### Work required
Repeat only the lines running from the beginning of the material through the line that contains "return made".

══════

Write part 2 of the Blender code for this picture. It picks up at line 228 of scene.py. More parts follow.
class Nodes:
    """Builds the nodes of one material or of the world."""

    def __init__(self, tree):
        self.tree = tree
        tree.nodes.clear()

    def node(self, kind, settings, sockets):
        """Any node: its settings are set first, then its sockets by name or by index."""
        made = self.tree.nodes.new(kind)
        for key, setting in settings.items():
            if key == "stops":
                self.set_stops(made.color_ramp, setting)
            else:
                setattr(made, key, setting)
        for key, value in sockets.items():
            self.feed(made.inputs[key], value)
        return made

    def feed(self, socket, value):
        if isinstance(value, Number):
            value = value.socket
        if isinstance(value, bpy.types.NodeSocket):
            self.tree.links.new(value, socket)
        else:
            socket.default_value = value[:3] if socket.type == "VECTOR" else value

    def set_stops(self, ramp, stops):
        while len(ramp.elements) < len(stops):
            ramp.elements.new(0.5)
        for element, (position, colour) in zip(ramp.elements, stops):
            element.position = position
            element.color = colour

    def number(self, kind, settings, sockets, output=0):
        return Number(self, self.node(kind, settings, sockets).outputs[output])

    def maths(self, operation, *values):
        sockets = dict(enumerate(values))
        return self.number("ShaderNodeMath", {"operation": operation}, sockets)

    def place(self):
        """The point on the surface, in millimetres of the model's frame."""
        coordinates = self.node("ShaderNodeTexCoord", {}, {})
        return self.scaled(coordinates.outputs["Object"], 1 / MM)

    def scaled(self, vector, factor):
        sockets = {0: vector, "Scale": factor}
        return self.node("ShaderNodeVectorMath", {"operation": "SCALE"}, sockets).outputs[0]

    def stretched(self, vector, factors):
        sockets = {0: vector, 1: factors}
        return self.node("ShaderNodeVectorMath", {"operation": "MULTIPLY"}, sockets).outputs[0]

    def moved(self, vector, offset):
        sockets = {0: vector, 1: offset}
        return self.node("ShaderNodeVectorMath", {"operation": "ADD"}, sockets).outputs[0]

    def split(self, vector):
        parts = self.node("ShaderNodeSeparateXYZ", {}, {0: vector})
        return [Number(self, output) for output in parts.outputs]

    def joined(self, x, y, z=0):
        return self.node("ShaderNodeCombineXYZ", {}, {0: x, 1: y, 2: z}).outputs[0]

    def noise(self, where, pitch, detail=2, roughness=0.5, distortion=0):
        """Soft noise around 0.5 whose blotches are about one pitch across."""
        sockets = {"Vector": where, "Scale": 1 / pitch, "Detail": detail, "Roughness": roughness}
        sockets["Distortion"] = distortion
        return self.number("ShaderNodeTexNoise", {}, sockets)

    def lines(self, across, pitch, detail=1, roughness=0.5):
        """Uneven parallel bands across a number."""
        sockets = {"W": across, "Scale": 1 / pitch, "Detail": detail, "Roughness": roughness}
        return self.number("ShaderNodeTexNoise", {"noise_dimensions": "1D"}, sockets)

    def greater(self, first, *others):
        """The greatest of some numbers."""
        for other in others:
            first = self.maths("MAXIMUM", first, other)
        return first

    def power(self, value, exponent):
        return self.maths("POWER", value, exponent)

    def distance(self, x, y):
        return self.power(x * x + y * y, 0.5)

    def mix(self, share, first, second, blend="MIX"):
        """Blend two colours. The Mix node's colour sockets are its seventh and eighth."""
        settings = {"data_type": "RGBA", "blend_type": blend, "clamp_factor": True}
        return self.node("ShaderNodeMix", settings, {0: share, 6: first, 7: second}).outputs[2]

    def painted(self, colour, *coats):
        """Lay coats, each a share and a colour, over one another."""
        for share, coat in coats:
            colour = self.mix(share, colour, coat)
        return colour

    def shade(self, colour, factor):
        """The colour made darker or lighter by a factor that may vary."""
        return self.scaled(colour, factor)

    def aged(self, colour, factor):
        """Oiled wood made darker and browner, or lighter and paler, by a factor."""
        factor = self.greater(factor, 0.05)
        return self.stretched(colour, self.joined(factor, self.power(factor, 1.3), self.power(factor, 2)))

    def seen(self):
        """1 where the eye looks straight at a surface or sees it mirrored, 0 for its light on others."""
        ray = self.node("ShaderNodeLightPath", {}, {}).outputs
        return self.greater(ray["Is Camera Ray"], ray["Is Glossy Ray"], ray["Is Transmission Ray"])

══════

### Expected answer
Write part 2 of the Blender code for this picture. It picks up at line 228 of scene.py. More parts follow.
class Nodes:
    """Builds the nodes of one material or of the world."""

    def __init__(self, tree):
        self.tree = tree
        tree.nodes.clear()

    def node(self, kind, settings, sockets):
        """Any node: its settings are set first, then its sockets by name or by index."""
        made = self.tree.nodes.new(kind)
        for key, setting in settings.items():
            if key == "stops":
                self.set_stops(made.color_ramp, setting)
            else:
                setattr(made, key, setting)
        for key, value in sockets.items():
            self.feed(made.inputs[key], value)
        return made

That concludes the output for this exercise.